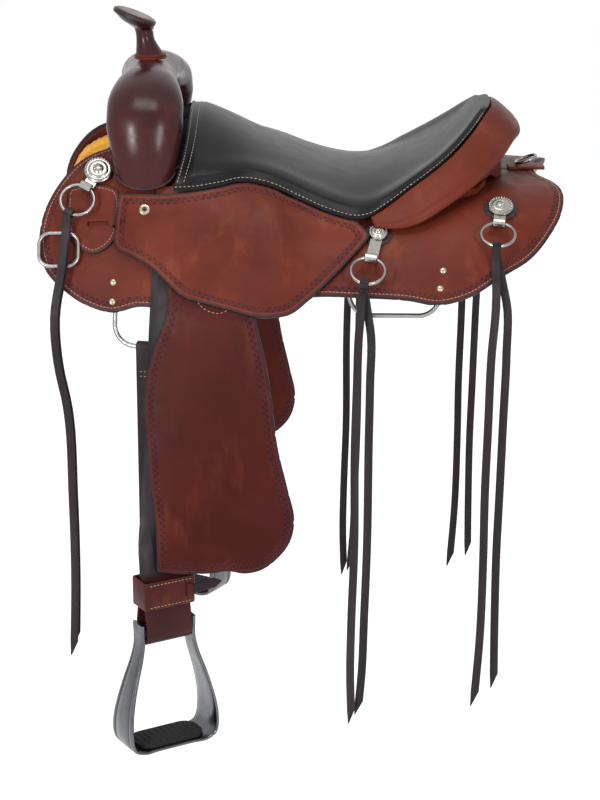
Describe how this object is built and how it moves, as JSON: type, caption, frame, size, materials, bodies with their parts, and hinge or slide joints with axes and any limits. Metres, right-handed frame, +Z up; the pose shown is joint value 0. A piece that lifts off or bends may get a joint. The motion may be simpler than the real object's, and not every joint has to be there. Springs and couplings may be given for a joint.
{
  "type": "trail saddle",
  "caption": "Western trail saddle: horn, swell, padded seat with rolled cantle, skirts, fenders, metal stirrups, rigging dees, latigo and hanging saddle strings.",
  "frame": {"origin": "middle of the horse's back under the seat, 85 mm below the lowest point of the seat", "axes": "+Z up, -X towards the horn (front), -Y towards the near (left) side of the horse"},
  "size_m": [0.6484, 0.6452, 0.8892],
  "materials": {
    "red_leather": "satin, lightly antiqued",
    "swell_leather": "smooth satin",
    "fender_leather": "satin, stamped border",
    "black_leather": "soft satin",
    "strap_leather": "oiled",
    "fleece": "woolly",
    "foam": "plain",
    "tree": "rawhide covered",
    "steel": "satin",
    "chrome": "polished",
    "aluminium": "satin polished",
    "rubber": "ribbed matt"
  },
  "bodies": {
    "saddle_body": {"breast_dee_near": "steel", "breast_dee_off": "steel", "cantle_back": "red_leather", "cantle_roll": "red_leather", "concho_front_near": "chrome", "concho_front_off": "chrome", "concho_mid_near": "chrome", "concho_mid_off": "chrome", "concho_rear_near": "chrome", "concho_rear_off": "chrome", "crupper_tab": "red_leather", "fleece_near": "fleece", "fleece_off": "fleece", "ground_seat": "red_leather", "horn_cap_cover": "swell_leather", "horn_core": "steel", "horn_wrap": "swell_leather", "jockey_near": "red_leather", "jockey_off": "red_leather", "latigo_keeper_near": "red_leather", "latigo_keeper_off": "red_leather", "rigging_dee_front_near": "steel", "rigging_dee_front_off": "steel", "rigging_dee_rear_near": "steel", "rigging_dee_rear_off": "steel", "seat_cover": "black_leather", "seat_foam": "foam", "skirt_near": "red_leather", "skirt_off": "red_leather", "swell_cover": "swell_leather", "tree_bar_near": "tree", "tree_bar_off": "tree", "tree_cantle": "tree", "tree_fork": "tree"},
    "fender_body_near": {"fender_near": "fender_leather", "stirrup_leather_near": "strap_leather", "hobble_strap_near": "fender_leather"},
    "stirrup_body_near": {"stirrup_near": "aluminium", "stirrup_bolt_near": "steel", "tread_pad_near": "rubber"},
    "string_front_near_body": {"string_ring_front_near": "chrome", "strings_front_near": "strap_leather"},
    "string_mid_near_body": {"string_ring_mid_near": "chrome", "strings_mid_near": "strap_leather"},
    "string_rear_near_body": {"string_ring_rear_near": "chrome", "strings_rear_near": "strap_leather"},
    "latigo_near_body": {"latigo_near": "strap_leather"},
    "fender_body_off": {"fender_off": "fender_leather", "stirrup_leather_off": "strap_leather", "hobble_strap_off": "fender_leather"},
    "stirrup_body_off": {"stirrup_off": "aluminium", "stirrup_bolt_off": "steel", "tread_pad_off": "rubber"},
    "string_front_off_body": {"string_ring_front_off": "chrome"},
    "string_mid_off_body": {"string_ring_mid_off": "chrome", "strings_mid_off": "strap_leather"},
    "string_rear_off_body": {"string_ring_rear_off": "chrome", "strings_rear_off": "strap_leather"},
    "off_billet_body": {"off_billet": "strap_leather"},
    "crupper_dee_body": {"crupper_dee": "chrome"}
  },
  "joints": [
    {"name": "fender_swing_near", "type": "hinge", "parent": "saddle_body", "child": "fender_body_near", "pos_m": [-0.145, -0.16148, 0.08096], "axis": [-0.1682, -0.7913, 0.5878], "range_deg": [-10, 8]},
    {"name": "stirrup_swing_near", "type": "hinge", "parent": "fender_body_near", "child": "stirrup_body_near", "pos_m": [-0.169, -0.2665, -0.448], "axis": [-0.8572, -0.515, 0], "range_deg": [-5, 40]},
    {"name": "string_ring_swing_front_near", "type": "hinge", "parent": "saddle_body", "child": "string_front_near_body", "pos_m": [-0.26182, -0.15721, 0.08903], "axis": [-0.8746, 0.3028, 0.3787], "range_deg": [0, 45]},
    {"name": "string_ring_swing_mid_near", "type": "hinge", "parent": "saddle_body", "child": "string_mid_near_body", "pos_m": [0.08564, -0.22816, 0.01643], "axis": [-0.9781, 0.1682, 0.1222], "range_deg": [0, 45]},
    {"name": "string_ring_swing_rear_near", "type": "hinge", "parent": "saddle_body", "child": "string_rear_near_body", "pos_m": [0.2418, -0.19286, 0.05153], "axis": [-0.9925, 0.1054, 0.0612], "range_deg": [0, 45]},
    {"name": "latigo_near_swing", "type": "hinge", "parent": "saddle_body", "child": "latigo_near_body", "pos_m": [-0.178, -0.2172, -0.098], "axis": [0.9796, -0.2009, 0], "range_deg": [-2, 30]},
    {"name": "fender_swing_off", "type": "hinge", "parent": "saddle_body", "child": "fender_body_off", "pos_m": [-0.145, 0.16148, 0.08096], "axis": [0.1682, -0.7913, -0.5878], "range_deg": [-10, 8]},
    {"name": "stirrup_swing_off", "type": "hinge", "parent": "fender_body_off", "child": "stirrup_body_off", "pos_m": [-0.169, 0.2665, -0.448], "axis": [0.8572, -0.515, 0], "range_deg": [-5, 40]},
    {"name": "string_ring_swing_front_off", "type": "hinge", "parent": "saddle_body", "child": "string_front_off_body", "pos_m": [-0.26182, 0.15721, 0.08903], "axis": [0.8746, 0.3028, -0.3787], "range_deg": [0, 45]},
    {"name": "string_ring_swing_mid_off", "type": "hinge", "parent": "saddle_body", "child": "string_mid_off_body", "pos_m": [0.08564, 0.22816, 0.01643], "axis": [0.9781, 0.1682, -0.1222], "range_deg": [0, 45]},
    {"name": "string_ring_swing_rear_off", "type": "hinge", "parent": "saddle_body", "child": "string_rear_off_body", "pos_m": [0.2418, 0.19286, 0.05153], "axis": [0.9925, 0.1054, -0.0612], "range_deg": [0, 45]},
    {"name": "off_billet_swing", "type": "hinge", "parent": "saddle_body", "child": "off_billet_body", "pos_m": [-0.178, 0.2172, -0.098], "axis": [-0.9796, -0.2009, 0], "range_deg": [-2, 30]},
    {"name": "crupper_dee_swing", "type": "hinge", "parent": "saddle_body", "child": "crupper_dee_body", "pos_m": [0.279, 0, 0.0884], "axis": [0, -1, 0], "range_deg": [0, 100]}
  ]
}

- _The exercise_
Please set down the whole listing above without altering a single line.

- _Answer to this exercise_
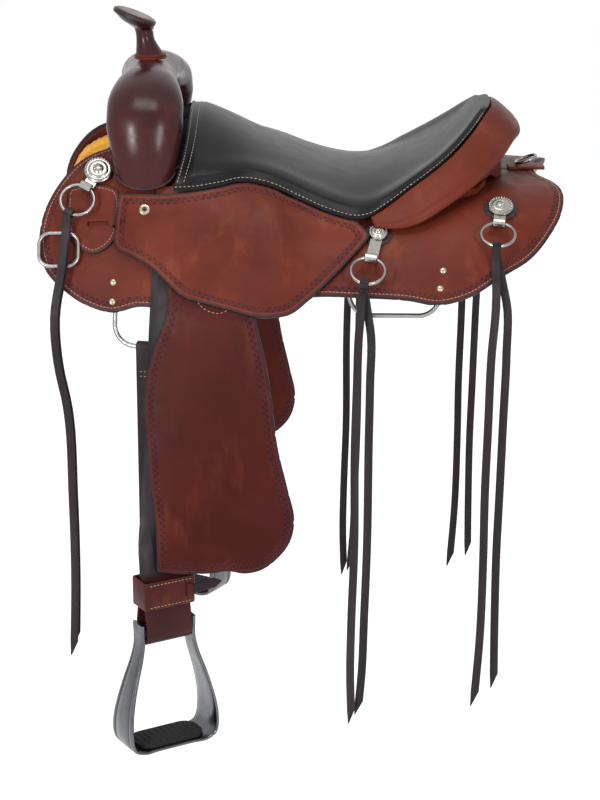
Describe how this object is built and how it moves, as JSON: type, caption, frame, size, materials, bodies with their parts, and hinge or slide joints with axes and any limits. Metres, right-handed frame, +Z up; the pose shown is joint value 0. A piece that lifts off or bends may get a joint. The motion may be simpler than the real object's, and not every joint has to be there. Springs and couplings may be given for a joint.
{
  "type": "trail saddle",
  "caption": "Western trail saddle: horn, swell, padded seat with rolled cantle, skirts, fenders, metal stirrups, rigging dees, latigo and hanging saddle strings.",
  "frame": {"origin": "middle of the horse's back under the seat, 85 mm below the lowest point of the seat", "axes": "+Z up, -X towards the horn (front), -Y towards the near (left) side of the horse"},
  "size_m": [0.6484, 0.6452, 0.8892],
  "materials": {
    "red_leather": "satin, lightly antiqued",
    "swell_leather": "smooth satin",
    "fender_leather": "satin, stamped border",
    "black_leather": "soft satin",
    "strap_leather": "oiled",
    "fleece": "woolly",
    "foam": "plain",
    "tree": "rawhide covered",
    "steel": "satin",
    "chrome": "polished",
    "aluminium": "satin polished",
    "rubber": "ribbed matt"
  },
  "bodies": {
    "saddle_body": {"breast_dee_near": "steel", "breast_dee_off": "steel", "cantle_back": "red_leather", "cantle_roll": "red_leather", "concho_front_near": "chrome", "concho_front_off": "chrome", "concho_mid_near": "chrome", "concho_mid_off": "chrome", "concho_rear_near": "chrome", "concho_rear_off": "chrome", "crupper_tab": "red_leather", "fleece_near": "fleece", "fleece_off": "fleece", "ground_seat": "red_leather", "horn_cap_cover": "swell_leather", "horn_core": "steel", "horn_wrap": "swell_leather", "jockey_near": "red_leather", "jockey_off": "red_leather", "latigo_keeper_near": "red_leather", "latigo_keeper_off": "red_leather", "rigging_dee_front_near": "steel", "rigging_dee_front_off": "steel", "rigging_dee_rear_near": "steel", "rigging_dee_rear_off": "steel", "seat_cover": "black_leather", "seat_foam": "foam", "skirt_near": "red_leather", "skirt_off": "red_leather", "swell_cover": "swell_leather", "tree_bar_near": "tree", "tree_bar_off": "tree", "tree_cantle": "tree", "tree_fork": "tree"},
    "fender_body_near": {"fender_near": "fender_leather", "stirrup_leather_near": "strap_leather", "hobble_strap_near": "fender_leather"},
    "stirrup_body_near": {"stirrup_near": "aluminium", "stirrup_bolt_near": "steel", "tread_pad_near": "rubber"},
    "string_front_near_body": {"string_ring_front_near": "chrome", "strings_front_near": "strap_leather"},
    "string_mid_near_body": {"string_ring_mid_near": "chrome", "strings_mid_near": "strap_leather"},
    "string_rear_near_body": {"string_ring_rear_near": "chrome", "strings_rear_near": "strap_leather"},
    "latigo_near_body": {"latigo_near": "strap_leather"},
    "fender_body_off": {"fender_off": "fender_leather", "stirrup_leather_off": "strap_leather", "hobble_strap_off": "fender_leather"},
    "stirrup_body_off": {"stirrup_off": "aluminium", "stirrup_bolt_off": "steel", "tread_pad_off": "rubber"},
    "string_front_off_body": {"string_ring_front_off": "chrome"},
    "string_mid_off_body": {"string_ring_mid_off": "chrome", "strings_mid_off": "strap_leather"},
    "string_rear_off_body": {"string_ring_rear_off": "chrome", "strings_rear_off": "strap_leather"},
    "off_billet_body": {"off_billet": "strap_leather"},
    "crupper_dee_body": {"crupper_dee": "chrome"}
  },
  "joints": [
    {"name": "fender_swing_near", "type": "hinge", "parent": "saddle_body", "child": "fender_body_near", "pos_m": [-0.145, -0.16148, 0.08096], "axis": [-0.1682, -0.7913, 0.5878], "range_deg": [-10, 8]},
    {"name": "stirrup_swing_near", "type": "hinge", "parent": "fender_body_near", "child": "stirrup_body_near", "pos_m": [-0.169, -0.2665, -0.448], "axis": [-0.8572, -0.515, 0], "range_deg": [-5, 40]},
    {"name": "string_ring_swing_front_near", "type": "hinge", "parent": "saddle_body", "child": "string_front_near_body", "pos_m": [-0.26182, -0.15721, 0.08903], "axis": [-0.8746, 0.3028, 0.3787], "range_deg": [0, 45]},
    {"name": "string_ring_swing_mid_near", "type": "hinge", "parent": "saddle_body", "child": "string_mid_near_body", "pos_m": [0.08564, -0.22816, 0.01643], "axis": [-0.9781, 0.1682, 0.1222], "range_deg": [0, 45]},
    {"name": "string_ring_swing_rear_near", "type": "hinge", "parent": "saddle_body", "child": "string_rear_near_body", "pos_m": [0.2418, -0.19286, 0.05153], "axis": [-0.9925, 0.1054, 0.0612], "range_deg": [0, 45]},
    {"name": "latigo_near_swing", "type": "hinge", "parent": "saddle_body", "child": "latigo_near_body", "pos_m": [-0.178, -0.2172, -0.098], "axis": [0.9796, -0.2009, 0], "range_deg": [-2, 30]},
    {"name": "fender_swing_off", "type": "hinge", "parent": "saddle_body", "child": "fender_body_off", "pos_m": [-0.145, 0.16148, 0.08096], "axis": [0.1682, -0.7913, -0.5878], "range_deg": [-10, 8]},
    {"name": "stirrup_swing_off", "type": "hinge", "parent": "fender_body_off", "child": "stirrup_body_off", "pos_m": [-0.169, 0.2665, -0.448], "axis": [0.8572, -0.515, 0], "range_deg": [-5, 40]},
    {"name": "string_ring_swing_front_off", "type": "hinge", "parent": "saddle_body", "child": "string_front_off_body", "pos_m": [-0.26182, 0.15721, 0.08903], "axis": [0.8746, 0.3028, -0.3787], "range_deg": [0, 45]},
    {"name": "string_ring_swing_mid_off", "type": "hinge", "parent": "saddle_body", "child": "string_mid_off_body", "pos_m": [0.08564, 0.22816, 0.01643], "axis": [0.9781, 0.1682, -0.1222], "range_deg": [0, 45]},
    {"name": "string_ring_swing_rear_off", "type": "hinge", "parent": "saddle_body", "child": "string_rear_off_body", "pos_m": [0.2418, 0.19286, 0.05153], "axis": [0.9925, 0.1054, -0.0612], "range_deg": [0, 45]},
    {"name": "off_billet_swing", "type": "hinge", "parent": "saddle_body", "child": "off_billet_body", "pos_m": [-0.178, 0.2172, -0.098], "axis": [-0.9796, -0.2009, 0], "range_deg": [-2, 30]},
    {"name": "crupper_dee_swing", "type": "hinge", "parent": "saddle_body", "child": "crupper_dee_body", "pos_m": [0.279, 0, 0.0884], "axis": [0, -1, 0], "range_deg": [0, 100]}
  ]
}